[START OF Task data]
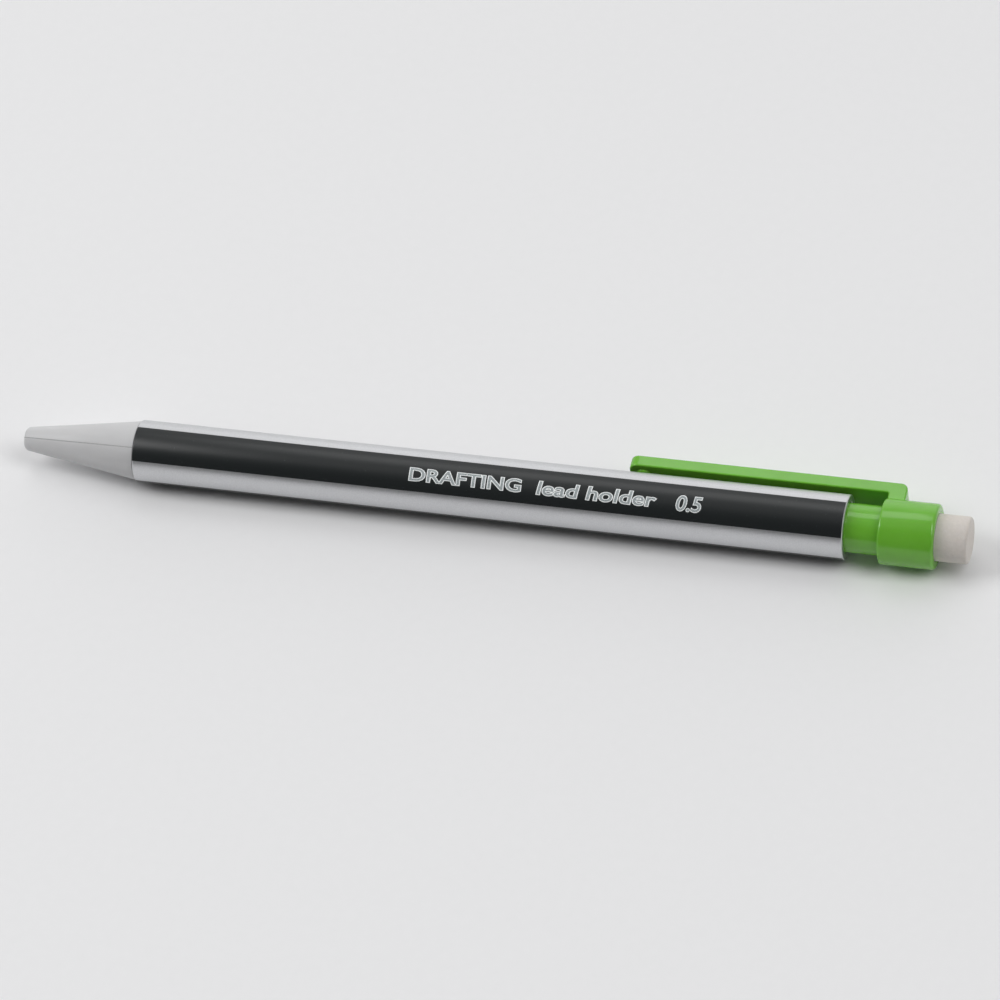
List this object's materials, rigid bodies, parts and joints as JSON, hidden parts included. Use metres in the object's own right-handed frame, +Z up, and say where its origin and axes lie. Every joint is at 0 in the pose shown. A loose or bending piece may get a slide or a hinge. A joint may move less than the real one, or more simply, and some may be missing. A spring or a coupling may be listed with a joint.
{
  "type": "lead holder",
  "caption": "Push-button lead holder: striped round barrel, blunt nose cone, clip moulded in one with the button, refill eraser and a spring-loaded lead chuck inside.",
  "frame": {"origin": "centre of the nose cone's end face, on the pencil's axis", "axes": "+X along the axis from the writing tip to the eraser, +Y towards the clip, +Z up"},
  "size_m": [0.1362, 0.0117, 0.0092],
  "materials": {
    "nose_plastic": "satin moulded",
    "barrel_silver": "silver lacquer with black foil stripes",
    "button_green": "polished moulding",
    "eraser_white": "matte",
    "reservoir_plastic": "natural",
    "mechanism_plastic": "moulded",
    "brass": "turned",
    "spring_steel": "drawn wire",
    "slider_plastic": "moulded",
    "pipe_steel": "drawn tube",
    "retainer_rubber": "matte",
    "lead": "polished graphite"
  },
  "bodies": {
    "holder": {"barrel": "barrel_silver", "nose_cone": "nose_plastic", "mechanism_housing": "mechanism_plastic", "return_spring": "spring_steel"},
    "feed": {"lead_reservoir": "reservoir_plastic", "chuck_coupler": "mechanism_plastic", "chuck": "brass", "spare_leads": "lead"},
    "button": {"push_button": "button_green"},
    "rubber": {"eraser": "eraser_white"},
    "clutch": {"clutch_ring": "brass"},
    "lead": {"lead_in_use": "lead"},
    "sleeve": {"tip_slider": "slider_plastic", "guide_pipe": "pipe_steel", "lead_retainer": "retainer_rubber"}
  },
  "joints": [
    {"name": "push_slide", "type": "slide", "parent": "holder", "child": "feed", "axis": [-1, 0, 0], "range_m": [0, 0.0035], "stiffness_N_per_m": 450, "springref_m": -0.003, "deforming": ["return_spring"]},
    {"name": "button_turn", "type": "hinge", "parent": "feed", "child": "button", "pos_m": [0.1278, 0, 0], "axis": [1, 0, 0], "continuous": true},
    {"name": "eraser_pull", "type": "slide", "parent": "button", "child": "rubber", "axis": [1, 0, 0], "range_m": [0, 0.008]},
    {"name": "clutch_slide", "type": "slide", "parent": "holder", "child": "clutch", "axis": [-1, 0, 0], "range_m": [0, 0.0007]},
    {"name": "lead_feed", "type": "slide", "parent": "holder", "child": "lead", "axis": [-1, 0, 0], "range_m": [0, 0.0007]},
    {"name": "sleeve_slide", "type": "slide", "parent": "holder", "child": "sleeve", "axis": [-1, 0, 0], "range_m": [0, 0.003]}
  ],
  "couplings": [
    {"joint": "clutch_slide", "follows": "push_slide", "ratio": 0.2},
    {"joint": "lead_feed", "follows": "push_slide", "ratio": 0.2},
    {"joint": "sleeve_slide", "follows": "push_slide", "ratio": 0.85714}
  ]
}
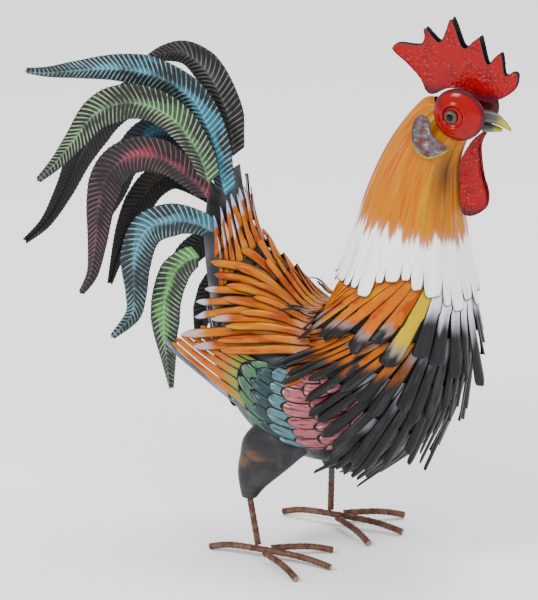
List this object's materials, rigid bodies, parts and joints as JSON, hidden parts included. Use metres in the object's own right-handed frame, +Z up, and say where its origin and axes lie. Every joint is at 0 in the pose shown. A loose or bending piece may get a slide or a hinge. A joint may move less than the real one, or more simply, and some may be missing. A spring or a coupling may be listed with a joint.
{
  "type": "metal rooster statue",
  "caption": "Standing rooster statue of painted sheet-metal feathers with a curved sickle tail, on two legs of ribbed bar with forward and rear toes.",
  "frame": {"origin": "on the ground, under the middle of the rooster's length and width", "axes": "+X the way the rooster faces, +Y its left side, +Z up"},
  "size_m": [0.5596, 0.211, 0.577],
  "materials": {
    "shoulder_feathers": "hand-brushed orange enamel over black, satin",
    "breast_feathers": "black enamel with pale dry-brushed upper ends, satin",
    "saddle_feathers": "orange enamel with pale tips, satin",
    "rump_feathers": "grey and white enamel, satin",
    "neck_feathers": "golden orange enamel streaked yellow, white lower band, gloss",
    "wing_feathers": "teal, green and pink enamel over embossed scales, black in the grooves",
    "tail_feathers": "gunmetal with teal, green and plum dry-brushed on the embossed ribs",
    "red_head": "glossy red enamel on hammered sheet",
    "ear_lobes": "grey-blue and brown enamel with a yellow-green rim",
    "eyes": "gloss black pupil in an amber-grey ring",
    "beak": "grey at its base to yellow at its tip, gloss",
    "thighs": "dark grey paint with rust patches",
    "ribbed_bar": "brown rusty ribbed bar",
    "body_paint": "grey satin paint"
  },
  "bodies": {
    "root": {"breast_collar_1": "shoulder_feathers", "breast_collar_2": "breast_feathers", "breast_collar_3": "breast_feathers", "breast_collar_4": "breast_feathers", "breast_collar_5": "breast_feathers", "head": "red_head", "left_comb_half": "red_head", "left_ear_lobe": "ear_lobes", "left_eye": "eyes", "left_face": "red_head", "left_inner_toe": "ribbed_bar", "left_middle_toe": "ribbed_bar", "left_outer_toe": "ribbed_bar", "left_shank": "ribbed_bar", "left_thigh": "thighs", "left_wattle": "red_head", "left_wing": "wing_feathers", "lower_beak": "beak", "neck": "neck_feathers", "right_comb_half": "red_head", "right_ear_lobe": "ear_lobes", "right_eye": "eyes", "right_face": "red_head", "right_inner_toe": "ribbed_bar", "right_middle_toe": "ribbed_bar", "right_outer_toe": "ribbed_bar", "right_shank": "ribbed_bar", "right_thigh": "thighs", "right_wattle": "red_head", "right_wing": "wing_feathers", "rump_skirt": "rump_feathers", "saddle_collar_1": "saddle_feathers", "saddle_collar_2": "saddle_feathers", "saddle_collar_3": "saddle_feathers", "sickle_blue": "tail_feathers", "sickle_brown": "tail_feathers", "sickle_crest": "tail_feathers", "sickle_far": "tail_feathers", "sickle_green": "tail_feathers", "sickle_last": "tail_feathers", "sickle_leaf": "tail_feathers", "sickle_low": "tail_feathers", "sickle_plum": "tail_feathers", "sickle_rear": "tail_feathers", "sickle_teal": "tail_feathers", "tail_collar_1": "saddle_feathers", "tail_collar_2": "saddle_feathers", "tail_root": "body_paint", "torso": "body_paint", "upper_beak": "beak"}
  },
  "joints": []
}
[END OF Task data]
# Task details
Repeat the data exactly. Leave nothing out.

# Answer to this exercise
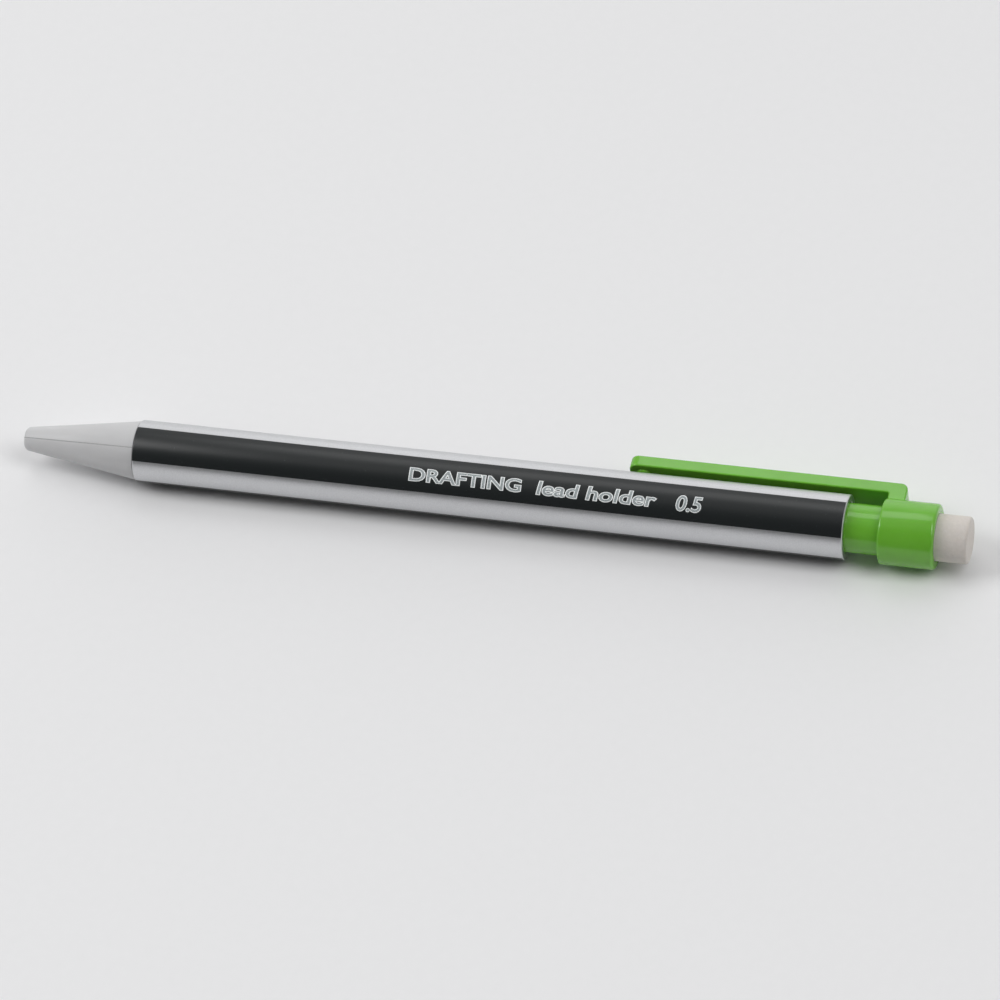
List this object's materials, rigid bodies, parts and joints as JSON, hidden parts included. Use metres in the object's own right-handed frame, +Z up, and say where its origin and axes lie. Every joint is at 0 in the pose shown. A loose or bending piece may get a slide or a hinge. A joint may move less than the real one, or more simply, and some may be missing. A spring or a coupling may be listed with a joint.
{
  "type": "lead holder",
  "caption": "Push-button lead holder: striped round barrel, blunt nose cone, clip moulded in one with the button, refill eraser and a spring-loaded lead chuck inside.",
  "frame": {"origin": "centre of the nose cone's end face, on the pencil's axis", "axes": "+X along the axis from the writing tip to the eraser, +Y towards the clip, +Z up"},
  "size_m": [0.1362, 0.0117, 0.0092],
  "materials": {
    "nose_plastic": "satin moulded",
    "barrel_silver": "silver lacquer with black foil stripes",
    "button_green": "polished moulding",
    "eraser_white": "matte",
    "reservoir_plastic": "natural",
    "mechanism_plastic": "moulded",
    "brass": "turned",
    "spring_steel": "drawn wire",
    "slider_plastic": "moulded",
    "pipe_steel": "drawn tube",
    "retainer_rubber": "matte",
    "lead": "polished graphite"
  },
  "bodies": {
    "holder": {"barrel": "barrel_silver", "nose_cone": "nose_plastic", "mechanism_housing": "mechanism_plastic", "return_spring": "spring_steel"},
    "feed": {"lead_reservoir": "reservoir_plastic", "chuck_coupler": "mechanism_plastic", "chuck": "brass", "spare_leads": "lead"},
    "button": {"push_button": "button_green"},
    "rubber": {"eraser": "eraser_white"},
    "clutch": {"clutch_ring": "brass"},
    "lead": {"lead_in_use": "lead"},
    "sleeve": {"tip_slider": "slider_plastic", "guide_pipe": "pipe_steel", "lead_retainer": "retainer_rubber"}
  },
  "joints": [
    {"name": "push_slide", "type": "slide", "parent": "holder", "child": "feed", "axis": [-1, 0, 0], "range_m": [0, 0.0035], "stiffness_N_per_m": 450, "springref_m": -0.003, "deforming": ["return_spring"]},
    {"name": "button_turn", "type": "hinge", "parent": "feed", "child": "button", "pos_m": [0.1278, 0, 0], "axis": [1, 0, 0], "continuous": true},
    {"name": "eraser_pull", "type": "slide", "parent": "button", "child": "rubber", "axis": [1, 0, 0], "range_m": [0, 0.008]},
    {"name": "clutch_slide", "type": "slide", "parent": "holder", "child": "clutch", "axis": [-1, 0, 0], "range_m": [0, 0.0007]},
    {"name": "lead_feed", "type": "slide", "parent": "holder", "child": "lead", "axis": [-1, 0, 0], "range_m": [0, 0.0007]},
    {"name": "sleeve_slide", "type": "slide", "parent": "holder", "child": "sleeve", "axis": [-1, 0, 0], "range_m": [0, 0.003]}
  ],
  "couplings": [
    {"joint": "clutch_slide", "follows": "push_slide", "ratio": 0.2},
    {"joint": "lead_feed", "follows": "push_slide", "ratio": 0.2},
    {"joint": "sleeve_slide", "follows": "push_slide", "ratio": 0.85714}
  ]
}
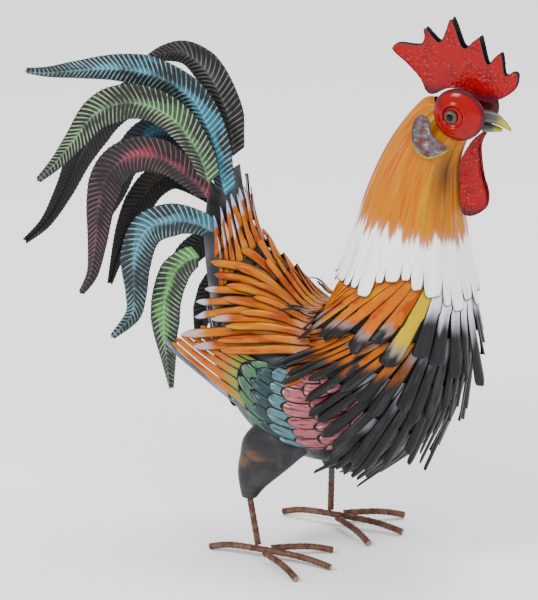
List this object's materials, rigid bodies, parts and joints as JSON, hidden parts included. Use metres in the object's own right-handed frame, +Z up, and say where its origin and axes lie. Every joint is at 0 in the pose shown. A loose or bending piece may get a slide or a hinge. A joint may move less than the real one, or more simply, and some may be missing. A spring or a coupling may be listed with a joint.
{
  "type": "metal rooster statue",
  "caption": "Standing rooster statue of painted sheet-metal feathers with a curved sickle tail, on two legs of ribbed bar with forward and rear toes.",
  "frame": {"origin": "on the ground, under the middle of the rooster's length and width", "axes": "+X the way the rooster faces, +Y its left side, +Z up"},
  "size_m": [0.5596, 0.211, 0.577],
  "materials": {
    "shoulder_feathers": "hand-brushed orange enamel over black, satin",
    "breast_feathers": "black enamel with pale dry-brushed upper ends, satin",
    "saddle_feathers": "orange enamel with pale tips, satin",
    "rump_feathers": "grey and white enamel, satin",
    "neck_feathers": "golden orange enamel streaked yellow, white lower band, gloss",
    "wing_feathers": "teal, green and pink enamel over embossed scales, black in the grooves",
    "tail_feathers": "gunmetal with teal, green and plum dry-brushed on the embossed ribs",
    "red_head": "glossy red enamel on hammered sheet",
    "ear_lobes": "grey-blue and brown enamel with a yellow-green rim",
    "eyes": "gloss black pupil in an amber-grey ring",
    "beak": "grey at its base to yellow at its tip, gloss",
    "thighs": "dark grey paint with rust patches",
    "ribbed_bar": "brown rusty ribbed bar",
    "body_paint": "grey satin paint"
  },
  "bodies": {
    "root": {"breast_collar_1": "shoulder_feathers", "breast_collar_2": "breast_feathers", "breast_collar_3": "breast_feathers", "breast_collar_4": "breast_feathers", "breast_collar_5": "breast_feathers", "head": "red_head", "left_comb_half": "red_head", "left_ear_lobe": "ear_lobes", "left_eye": "eyes", "left_face": "red_head", "left_inner_toe": "ribbed_bar", "left_middle_toe": "ribbed_bar", "left_outer_toe": "ribbed_bar", "left_shank": "ribbed_bar", "left_thigh": "thighs", "left_wattle": "red_head", "left_wing": "wing_feathers", "lower_beak": "beak", "neck": "neck_feathers", "right_comb_half": "red_head", "right_ear_lobe": "ear_lobes", "right_eye": "eyes", "right_face": "red_head", "right_inner_toe": "ribbed_bar", "right_middle_toe": "ribbed_bar", "right_outer_toe": "ribbed_bar", "right_shank": "ribbed_bar", "right_thigh": "thighs", "right_wattle": "red_head", "right_wing": "wing_feathers", "rump_skirt": "rump_feathers", "saddle_collar_1": "saddle_feathers", "saddle_collar_2": "saddle_feathers", "saddle_collar_3": "saddle_feathers", "sickle_blue": "tail_feathers", "sickle_brown": "tail_feathers", "sickle_crest": "tail_feathers", "sickle_far": "tail_feathers", "sickle_green": "tail_feathers", "sickle_last": "tail_feathers", "sickle_leaf": "tail_feathers", "sickle_low": "tail_feathers", "sickle_plum": "tail_feathers", "sickle_rear": "tail_feathers", "sickle_teal": "tail_feathers", "tail_collar_1": "saddle_feathers", "tail_collar_2": "saddle_feathers", "tail_root": "body_paint", "torso": "body_paint", "upper_beak": "beak"}
  },
  "joints": []
}